- **Instructions to follow**
Copy down all of the data underneath, exactly as shown.

- **Data shown**
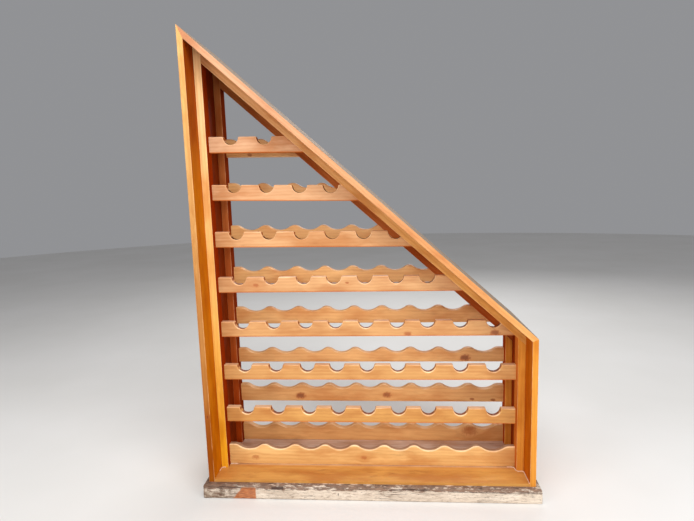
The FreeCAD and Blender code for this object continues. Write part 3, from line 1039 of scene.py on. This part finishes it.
def worn_board_group() -> bpy.types.NodeTree:
    """Make the tree that shapes the plinth: a rounded board with knocked arrises and dented faces.

    Returns:
        The geometry tree.
    """
    group, tree, source, sink = new_group(
        "worn_board",
        {"Low Corner": ("NodeSocketVector", None), "High Corner": ("NodeSocketVector", None),
         "Top Round": ("NodeSocketFloat", 0.007), "Foot Round": ("NodeSocketFloat", 0.004),
         "Knock Depth": ("NodeSocketFloat", 0.003), "Dent Depth": ("NodeSocketFloat", 0.0007),
         "Seed": ("NodeSocketFloat", 0.0), "Finish": ("NodeSocketMaterial", None)},
        {"Mesh": "NodeSocketGeometry"}, "GeometryNodeTree")
    low, high = source.outputs["Low Corner"], source.outputs["High Corner"]
    size = tree.vector("SUBTRACT", high, low).outputs[0]
    half = tree.scaled(size, (0.5, 0.5, 0.5))
    middle = tree.vector("ADD", low, half).outputs[0]
    board = tree.add("GeometryNodeMeshCube", {"Size": size, "Vertices X": 300, "Vertices Y": 70,
                                              "Vertices Z": 18}).outputs[0]
    here = tree.add("GeometryNodeInputPosition").outputs[0]
    half_height = tree.add("ShaderNodeSeparateXYZ", {0: half}).outputs[2]
    height = tree.add("ShaderNodeSeparateXYZ", {0: here}).outputs[2]
    upper = tree.span(tree.math("DIVIDE", height, half_height), -0.5, 0.5)
    foot_round, top_round = source.outputs["Foot Round"], source.outputs["Top Round"]
    radius = tree.math("MULTIPLY_ADD", upper, tree.math("SUBTRACT", top_round, foot_round), foot_round)
    inner = tree.vector("SUBTRACT", half, tree.add("ShaderNodeCombineXYZ", {
        "X": radius, "Y": radius, "Z": radius}).outputs[0]).outputs[0]
    core = tree.vector("MAXIMUM", tree.vector("MINIMUM", here, inner).outputs[0],
                       tree.scaled(inner, (-1.0, -1.0, -1.0))).outputs[0]
    outward = tree.vector("NORMALIZE", tree.vector("SUBTRACT", here, core).outputs[0]).outputs[0]
    parts = tree.add("ShaderNodeSeparateXYZ", {0: tree.vector("ABSOLUTE", outward).outputs[0]}).outputs
    flat = tree.math("MAXIMUM", tree.math("MAXIMUM", parts[0], parts[1]), parts[2])
    arris = tree.math("MULTIPLY", tree.span(flat, 1.0, 0.80), upper)
    seeded = tree.add("ShaderNodeCombineXYZ", {"X": source.outputs["Seed"],
                                               "Y": source.outputs["Seed"]}).outputs[0]
    read_at = tree.vector("ADD", here, seeded).outputs[0]
    knocks = tree.span(tree.noise(tree.scaled(read_at, (34.0, 60.0, 90.0)), 1.0, 4.0, 0.6), 0.46, 0.74)
    dents = tree.noise(tree.scaled(read_at, (16.0, 60.0, 160.0)), 1.0, 3.0, 0.6)
    open_face = tree.math("SUBTRACT", 1.0, tree.span(parts[2], 0.80, 0.98))
    sink_by = tree.math("MULTIPLY", tree.math("MULTIPLY", knocks, arris), source.outputs["Knock Depth"])
    sink_by = tree.math("ADD", sink_by, tree.math(
        "MULTIPLY", tree.math("MULTIPLY", dents, open_face), source.outputs["Dent Depth"]))
    reach = tree.vector("SCALE", outward)
    tree.feed(reach.inputs["Scale"], tree.math("SUBTRACT", radius, sink_by))
    placed = tree.vector("ADD", tree.vector("ADD", core, reach.outputs[0]).outputs[0], middle).outputs[0]
    board = tree.add("GeometryNodeSetPosition", {"Geometry": board, "Position": placed}).outputs[0]
    finish_tree(tree, board, sink, source)
    return group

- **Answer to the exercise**
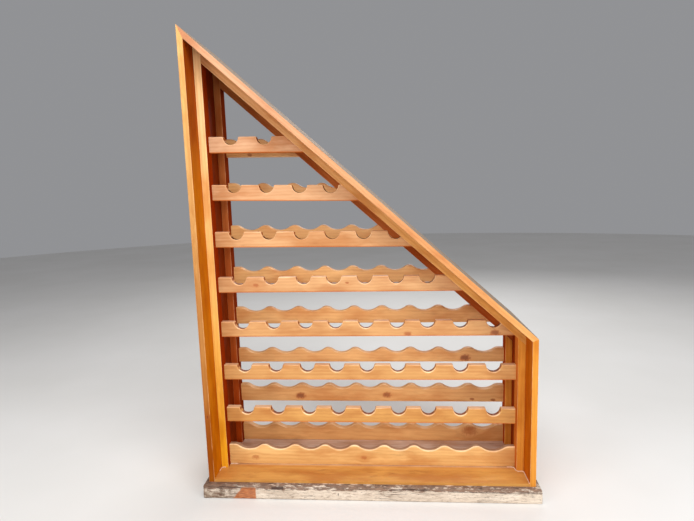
The FreeCAD and Blender code for this object continues. Write part 3, from line 1039 of scene.py on. This part finishes it.
def worn_board_group() -> bpy.types.NodeTree:
    """Make the tree that shapes the plinth: a rounded board with knocked arrises and dented faces.

    Returns:
        The geometry tree.
    """
    group, tree, source, sink = new_group(
        "worn_board",
        {"Low Corner": ("NodeSocketVector", None), "High Corner": ("NodeSocketVector", None),
         "Top Round": ("NodeSocketFloat", 0.007), "Foot Round": ("NodeSocketFloat", 0.004),
         "Knock Depth": ("NodeSocketFloat", 0.003), "Dent Depth": ("NodeSocketFloat", 0.0007),
         "Seed": ("NodeSocketFloat", 0.0), "Finish": ("NodeSocketMaterial", None)},
        {"Mesh": "NodeSocketGeometry"}, "GeometryNodeTree")
    low, high = source.outputs["Low Corner"], source.outputs["High Corner"]
    size = tree.vector("SUBTRACT", high, low).outputs[0]
    half = tree.scaled(size, (0.5, 0.5, 0.5))
    middle = tree.vector("ADD", low, half).outputs[0]
    board = tree.add("GeometryNodeMeshCube", {"Size": size, "Vertices X": 300, "Vertices Y": 70,
                                              "Vertices Z": 18}).outputs[0]
    here = tree.add("GeometryNodeInputPosition").outputs[0]
    half_height = tree.add("ShaderNodeSeparateXYZ", {0: half}).outputs[2]
    height = tree.add("ShaderNodeSeparateXYZ", {0: here}).outputs[2]
    upper = tree.span(tree.math("DIVIDE", height, half_height), -0.5, 0.5)
    foot_round, top_round = source.outputs["Foot Round"], source.outputs["Top Round"]
    radius = tree.math("MULTIPLY_ADD", upper, tree.math("SUBTRACT", top_round, foot_round), foot_round)
    inner = tree.vector("SUBTRACT", half, tree.add("ShaderNodeCombineXYZ", {
        "X": radius, "Y": radius, "Z": radius}).outputs[0]).outputs[0]
    core = tree.vector("MAXIMUM", tree.vector("MINIMUM", here, inner).outputs[0],
                       tree.scaled(inner, (-1.0, -1.0, -1.0))).outputs[0]
    outward = tree.vector("NORMALIZE", tree.vector("SUBTRACT", here, core).outputs[0]).outputs[0]
    parts = tree.add("ShaderNodeSeparateXYZ", {0: tree.vector("ABSOLUTE", outward).outputs[0]}).outputs
    flat = tree.math("MAXIMUM", tree.math("MAXIMUM", parts[0], parts[1]), parts[2])
    arris = tree.math("MULTIPLY", tree.span(flat, 1.0, 0.80), upper)
    seeded = tree.add("ShaderNodeCombineXYZ", {"X": source.outputs["Seed"],
                                               "Y": source.outputs["Seed"]}).outputs[0]
    read_at = tree.vector("ADD", here, seeded).outputs[0]
    knocks = tree.span(tree.noise(tree.scaled(read_at, (34.0, 60.0, 90.0)), 1.0, 4.0, 0.6), 0.46, 0.74)
    dents = tree.noise(tree.scaled(read_at, (16.0, 60.0, 160.0)), 1.0, 3.0, 0.6)
    open_face = tree.math("SUBTRACT", 1.0, tree.span(parts[2], 0.80, 0.98))
    sink_by = tree.math("MULTIPLY", tree.math("MULTIPLY", knocks, arris), source.outputs["Knock Depth"])
    sink_by = tree.math("ADD", sink_by, tree.math(
        "MULTIPLY", tree.math("MULTIPLY", dents, open_face), source.outputs["Dent Depth"]))
    reach = tree.vector("SCALE", outward)
    tree.feed(reach.inputs["Scale"], tree.math("SUBTRACT", radius, sink_by))
    placed = tree.vector("ADD", tree.vector("ADD", core, reach.outputs[0]).outputs[0], middle).outputs[0]
    board = tree.add("GeometryNodeSetPosition", {"Geometry": board, "Position": placed}).outputs[0]
    finish_tree(tree, board, sink, source)
    return group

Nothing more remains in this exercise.